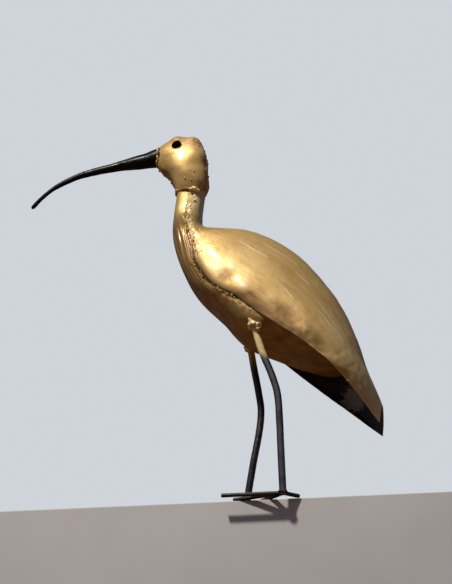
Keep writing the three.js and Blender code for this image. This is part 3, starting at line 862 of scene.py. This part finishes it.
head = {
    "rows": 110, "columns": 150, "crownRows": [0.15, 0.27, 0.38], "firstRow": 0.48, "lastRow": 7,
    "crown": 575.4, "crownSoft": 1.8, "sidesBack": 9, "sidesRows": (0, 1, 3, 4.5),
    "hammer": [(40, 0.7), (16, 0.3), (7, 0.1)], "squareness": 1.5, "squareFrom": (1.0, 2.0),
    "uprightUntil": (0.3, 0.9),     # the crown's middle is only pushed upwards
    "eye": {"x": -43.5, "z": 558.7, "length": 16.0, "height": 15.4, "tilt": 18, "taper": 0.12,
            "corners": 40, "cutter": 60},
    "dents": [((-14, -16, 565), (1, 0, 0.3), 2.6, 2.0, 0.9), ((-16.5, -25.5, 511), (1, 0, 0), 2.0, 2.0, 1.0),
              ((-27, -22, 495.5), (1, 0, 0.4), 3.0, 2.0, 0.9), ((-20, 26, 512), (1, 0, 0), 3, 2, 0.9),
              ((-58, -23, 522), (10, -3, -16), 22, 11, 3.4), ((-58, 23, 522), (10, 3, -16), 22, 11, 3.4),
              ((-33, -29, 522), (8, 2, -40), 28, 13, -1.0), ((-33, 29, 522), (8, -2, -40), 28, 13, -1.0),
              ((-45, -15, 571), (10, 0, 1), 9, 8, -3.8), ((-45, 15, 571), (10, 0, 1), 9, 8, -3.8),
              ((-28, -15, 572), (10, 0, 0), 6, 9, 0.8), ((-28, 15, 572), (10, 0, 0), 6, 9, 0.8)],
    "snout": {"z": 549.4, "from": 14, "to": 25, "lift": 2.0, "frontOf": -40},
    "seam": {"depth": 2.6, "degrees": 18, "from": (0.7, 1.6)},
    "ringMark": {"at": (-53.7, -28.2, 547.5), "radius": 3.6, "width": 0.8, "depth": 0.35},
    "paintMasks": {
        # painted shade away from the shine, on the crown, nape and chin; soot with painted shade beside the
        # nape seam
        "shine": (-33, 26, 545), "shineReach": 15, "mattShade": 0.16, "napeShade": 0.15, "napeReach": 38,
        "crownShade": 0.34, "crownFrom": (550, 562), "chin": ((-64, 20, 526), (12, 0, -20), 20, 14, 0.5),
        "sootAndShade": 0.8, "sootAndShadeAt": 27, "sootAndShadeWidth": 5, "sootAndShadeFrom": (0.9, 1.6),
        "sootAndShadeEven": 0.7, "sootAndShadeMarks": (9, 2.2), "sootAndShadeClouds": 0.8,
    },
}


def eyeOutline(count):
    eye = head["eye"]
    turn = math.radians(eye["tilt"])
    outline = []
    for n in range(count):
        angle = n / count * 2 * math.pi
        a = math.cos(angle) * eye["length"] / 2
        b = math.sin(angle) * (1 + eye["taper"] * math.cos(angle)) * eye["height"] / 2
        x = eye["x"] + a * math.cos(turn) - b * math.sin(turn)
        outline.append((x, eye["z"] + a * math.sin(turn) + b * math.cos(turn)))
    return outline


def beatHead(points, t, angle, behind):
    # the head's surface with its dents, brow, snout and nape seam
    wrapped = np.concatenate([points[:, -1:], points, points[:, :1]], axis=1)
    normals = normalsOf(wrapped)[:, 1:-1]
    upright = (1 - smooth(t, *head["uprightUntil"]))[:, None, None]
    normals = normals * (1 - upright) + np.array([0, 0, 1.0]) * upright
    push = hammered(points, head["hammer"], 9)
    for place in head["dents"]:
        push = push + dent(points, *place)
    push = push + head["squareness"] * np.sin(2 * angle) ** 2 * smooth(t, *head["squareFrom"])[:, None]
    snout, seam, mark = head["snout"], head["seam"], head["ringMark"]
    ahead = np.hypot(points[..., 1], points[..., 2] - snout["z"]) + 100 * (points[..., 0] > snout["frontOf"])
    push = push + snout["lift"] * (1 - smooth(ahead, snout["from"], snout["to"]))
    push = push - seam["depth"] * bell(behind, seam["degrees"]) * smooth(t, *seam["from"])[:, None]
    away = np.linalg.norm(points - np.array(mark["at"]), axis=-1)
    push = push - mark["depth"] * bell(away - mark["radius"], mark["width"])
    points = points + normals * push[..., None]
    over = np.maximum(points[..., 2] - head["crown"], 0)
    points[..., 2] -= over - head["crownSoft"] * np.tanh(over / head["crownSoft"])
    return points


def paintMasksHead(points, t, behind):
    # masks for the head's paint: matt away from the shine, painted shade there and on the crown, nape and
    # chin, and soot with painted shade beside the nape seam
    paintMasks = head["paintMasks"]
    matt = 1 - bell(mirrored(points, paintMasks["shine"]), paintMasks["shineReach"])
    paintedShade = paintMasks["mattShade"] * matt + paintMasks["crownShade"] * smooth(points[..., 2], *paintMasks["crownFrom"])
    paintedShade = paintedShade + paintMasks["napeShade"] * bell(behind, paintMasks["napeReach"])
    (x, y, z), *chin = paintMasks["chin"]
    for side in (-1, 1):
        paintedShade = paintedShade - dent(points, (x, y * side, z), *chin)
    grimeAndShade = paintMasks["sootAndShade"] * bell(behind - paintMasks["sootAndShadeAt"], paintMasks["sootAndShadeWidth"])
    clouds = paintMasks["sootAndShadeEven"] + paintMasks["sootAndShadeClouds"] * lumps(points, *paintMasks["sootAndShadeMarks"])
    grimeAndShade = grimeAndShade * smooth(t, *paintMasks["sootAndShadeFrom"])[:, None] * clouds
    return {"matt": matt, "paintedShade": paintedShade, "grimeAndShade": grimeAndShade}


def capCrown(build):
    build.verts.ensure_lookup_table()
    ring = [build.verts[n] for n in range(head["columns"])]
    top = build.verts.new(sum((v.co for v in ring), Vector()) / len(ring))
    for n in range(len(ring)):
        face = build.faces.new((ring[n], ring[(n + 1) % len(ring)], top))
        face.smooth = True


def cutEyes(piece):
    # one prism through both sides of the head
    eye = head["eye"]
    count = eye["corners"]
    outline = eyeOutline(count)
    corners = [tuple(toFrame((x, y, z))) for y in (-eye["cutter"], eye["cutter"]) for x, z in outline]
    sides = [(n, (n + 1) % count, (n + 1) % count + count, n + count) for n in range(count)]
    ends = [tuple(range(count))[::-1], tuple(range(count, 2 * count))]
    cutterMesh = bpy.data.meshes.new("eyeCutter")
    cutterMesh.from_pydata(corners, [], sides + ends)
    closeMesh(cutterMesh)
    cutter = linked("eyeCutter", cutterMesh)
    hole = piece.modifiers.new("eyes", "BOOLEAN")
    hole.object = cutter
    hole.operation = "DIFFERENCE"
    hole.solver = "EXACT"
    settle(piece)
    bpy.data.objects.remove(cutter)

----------

Objective - Extract the complete listing above, reproducing each line exactly.

Task output -
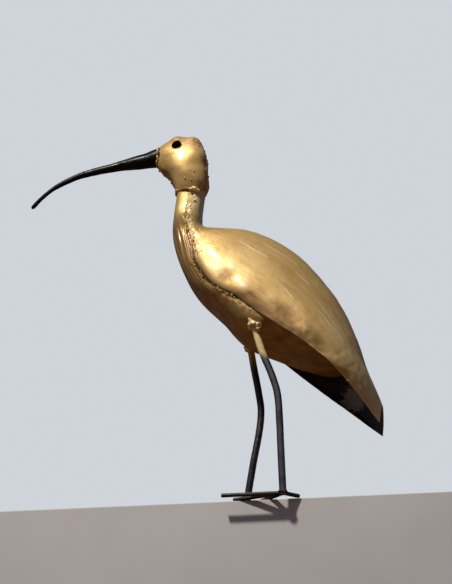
Keep writing the three.js and Blender code for this image. This is part 3, starting at line 862 of scene.py. This part finishes it.
head = {
    "rows": 110, "columns": 150, "crownRows": [0.15, 0.27, 0.38], "firstRow": 0.48, "lastRow": 7,
    "crown": 575.4, "crownSoft": 1.8, "sidesBack": 9, "sidesRows": (0, 1, 3, 4.5),
    "hammer": [(40, 0.7), (16, 0.3), (7, 0.1)], "squareness": 1.5, "squareFrom": (1.0, 2.0),
    "uprightUntil": (0.3, 0.9),     # the crown's middle is only pushed upwards
    "eye": {"x": -43.5, "z": 558.7, "length": 16.0, "height": 15.4, "tilt": 18, "taper": 0.12,
            "corners": 40, "cutter": 60},
    "dents": [((-14, -16, 565), (1, 0, 0.3), 2.6, 2.0, 0.9), ((-16.5, -25.5, 511), (1, 0, 0), 2.0, 2.0, 1.0),
              ((-27, -22, 495.5), (1, 0, 0.4), 3.0, 2.0, 0.9), ((-20, 26, 512), (1, 0, 0), 3, 2, 0.9),
              ((-58, -23, 522), (10, -3, -16), 22, 11, 3.4), ((-58, 23, 522), (10, 3, -16), 22, 11, 3.4),
              ((-33, -29, 522), (8, 2, -40), 28, 13, -1.0), ((-33, 29, 522), (8, -2, -40), 28, 13, -1.0),
              ((-45, -15, 571), (10, 0, 1), 9, 8, -3.8), ((-45, 15, 571), (10, 0, 1), 9, 8, -3.8),
              ((-28, -15, 572), (10, 0, 0), 6, 9, 0.8), ((-28, 15, 572), (10, 0, 0), 6, 9, 0.8)],
    "snout": {"z": 549.4, "from": 14, "to": 25, "lift": 2.0, "frontOf": -40},
    "seam": {"depth": 2.6, "degrees": 18, "from": (0.7, 1.6)},
    "ringMark": {"at": (-53.7, -28.2, 547.5), "radius": 3.6, "width": 0.8, "depth": 0.35},
    "paintMasks": {
        # painted shade away from the shine, on the crown, nape and chin; soot with painted shade beside the
        # nape seam
        "shine": (-33, 26, 545), "shineReach": 15, "mattShade": 0.16, "napeShade": 0.15, "napeReach": 38,
        "crownShade": 0.34, "crownFrom": (550, 562), "chin": ((-64, 20, 526), (12, 0, -20), 20, 14, 0.5),
        "sootAndShade": 0.8, "sootAndShadeAt": 27, "sootAndShadeWidth": 5, "sootAndShadeFrom": (0.9, 1.6),
        "sootAndShadeEven": 0.7, "sootAndShadeMarks": (9, 2.2), "sootAndShadeClouds": 0.8,
    },
}


def eyeOutline(count):
    eye = head["eye"]
    turn = math.radians(eye["tilt"])
    outline = []
    for n in range(count):
        angle = n / count * 2 * math.pi
        a = math.cos(angle) * eye["length"] / 2
        b = math.sin(angle) * (1 + eye["taper"] * math.cos(angle)) * eye["height"] / 2
        x = eye["x"] + a * math.cos(turn) - b * math.sin(turn)
        outline.append((x, eye["z"] + a * math.sin(turn) + b * math.cos(turn)))
    return outline


def beatHead(points, t, angle, behind):
    # the head's surface with its dents, brow, snout and nape seam
    wrapped = np.concatenate([points[:, -1:], points, points[:, :1]], axis=1)
    normals = normalsOf(wrapped)[:, 1:-1]
    upright = (1 - smooth(t, *head["uprightUntil"]))[:, None, None]
    normals = normals * (1 - upright) + np.array([0, 0, 1.0]) * upright
    push = hammered(points, head["hammer"], 9)
    for place in head["dents"]:
        push = push + dent(points, *place)
    push = push + head["squareness"] * np.sin(2 * angle) ** 2 * smooth(t, *head["squareFrom"])[:, None]
    snout, seam, mark = head["snout"], head["seam"], head["ringMark"]
    ahead = np.hypot(points[..., 1], points[..., 2] - snout["z"]) + 100 * (points[..., 0] > snout["frontOf"])
    push = push + snout["lift"] * (1 - smooth(ahead, snout["from"], snout["to"]))
    push = push - seam["depth"] * bell(behind, seam["degrees"]) * smooth(t, *seam["from"])[:, None]
    away = np.linalg.norm(points - np.array(mark["at"]), axis=-1)
    push = push - mark["depth"] * bell(away - mark["radius"], mark["width"])
    points = points + normals * push[..., None]
    over = np.maximum(points[..., 2] - head["crown"], 0)
    points[..., 2] -= over - head["crownSoft"] * np.tanh(over / head["crownSoft"])
    return points


def paintMasksHead(points, t, behind):
    # masks for the head's paint: matt away from the shine, painted shade there and on the crown, nape and
    # chin, and soot with painted shade beside the nape seam
    paintMasks = head["paintMasks"]
    matt = 1 - bell(mirrored(points, paintMasks["shine"]), paintMasks["shineReach"])
    paintedShade = paintMasks["mattShade"] * matt + paintMasks["crownShade"] * smooth(points[..., 2], *paintMasks["crownFrom"])
    paintedShade = paintedShade + paintMasks["napeShade"] * bell(behind, paintMasks["napeReach"])
    (x, y, z), *chin = paintMasks["chin"]
    for side in (-1, 1):
        paintedShade = paintedShade - dent(points, (x, y * side, z), *chin)
    grimeAndShade = paintMasks["sootAndShade"] * bell(behind - paintMasks["sootAndShadeAt"], paintMasks["sootAndShadeWidth"])
    clouds = paintMasks["sootAndShadeEven"] + paintMasks["sootAndShadeClouds"] * lumps(points, *paintMasks["sootAndShadeMarks"])
    grimeAndShade = grimeAndShade * smooth(t, *paintMasks["sootAndShadeFrom"])[:, None] * clouds
    return {"matt": matt, "paintedShade": paintedShade, "grimeAndShade": grimeAndShade}


def capCrown(build):
    build.verts.ensure_lookup_table()
    ring = [build.verts[n] for n in range(head["columns"])]
    top = build.verts.new(sum((v.co for v in ring), Vector()) / len(ring))
    for n in range(len(ring)):
        face = build.faces.new((ring[n], ring[(n + 1) % len(ring)], top))
        face.smooth = True


def cutEyes(piece):
    # one prism through both sides of the head
    eye = head["eye"]
    count = eye["corners"]
    outline = eyeOutline(count)
    corners = [tuple(toFrame((x, y, z))) for y in (-eye["cutter"], eye["cutter"]) for x, z in outline]
    sides = [(n, (n + 1) % count, (n + 1) % count + count, n + count) for n in range(count)]
    ends = [tuple(range(count))[::-1], tuple(range(count, 2 * count))]
    cutterMesh = bpy.data.meshes.new("eyeCutter")
    cutterMesh.from_pydata(corners, [], sides + ends)
    closeMesh(cutterMesh)
    cutter = linked("eyeCutter", cutterMesh)
    hole = piece.modifiers.new("eyes", "BOOLEAN")
    hole.object = cutter
    hole.operation = "DIFFERENCE"
    hole.solver = "EXACT"
    settle(piece)
    bpy.data.objects.remove(cutter)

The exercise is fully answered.